A painful fact is that poaching in the 1980s has drastically reduced the number of animals in Kidepo Valley National Park. Fortunately, the current figures show an upward trend in the number of animals. With about 450 species of birds and more than 80 species of mammals, you can say that Kidepo Valley National Park is rich in wildlife. For example, there are cheetahs, leopards, lions, roan antelopes, reeds, and waterbuck. The giraffes and elephants protrude high above the grass and are therefore easier to find. Take a Ugandan Steve Backshall from Apoka Tourism Centre to find out exactly how the rest of the wild is moving. These rangers talk passionately about the animals and their motives, about the history of the park and the Karamojong culture.
THE WHAT- CULTURE!?
The Karamojong culture.
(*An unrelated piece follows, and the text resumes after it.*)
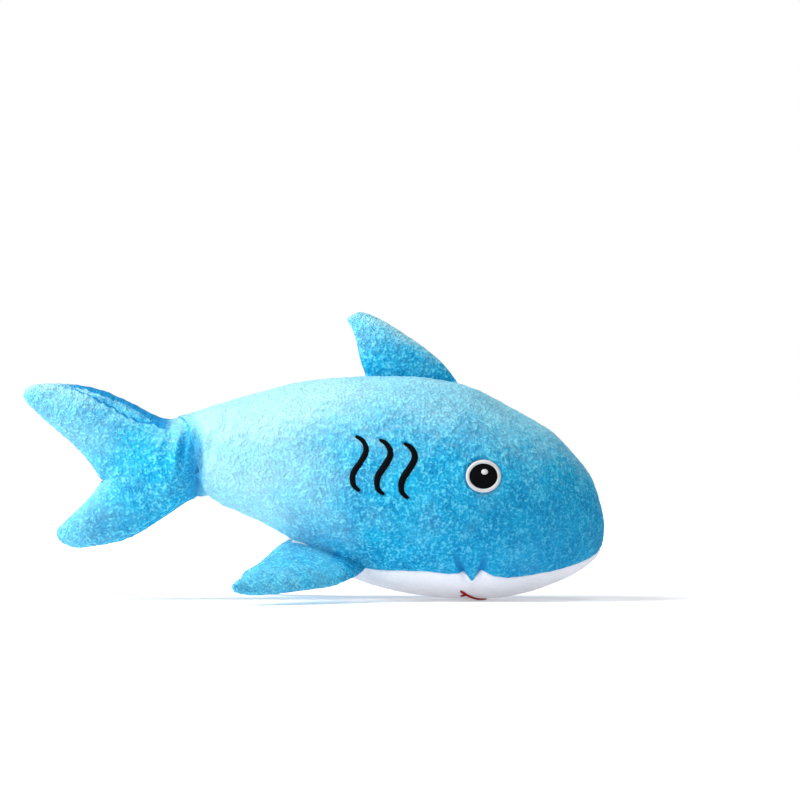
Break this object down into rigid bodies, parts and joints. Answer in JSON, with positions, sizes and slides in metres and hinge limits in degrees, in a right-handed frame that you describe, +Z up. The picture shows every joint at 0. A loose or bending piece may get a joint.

Yes, Kidepo Valley National Park is located in Karamoja which is inhabited by the Karamojong: indigenous people who adhere to traditional ways of life and resemble the Kenyan and Tanzanian Maasai. When you drive south from the north-eastern Kidepo you pass several sprawling thatched villages. When you reach the town of Moroto you will find Mount Moroto on the right, the highest mountain in the Karamoja district. On the left, you look into a vast savanna landscape with round, simple houses of clay and see colourfully dressed nomads walking around with their cattle.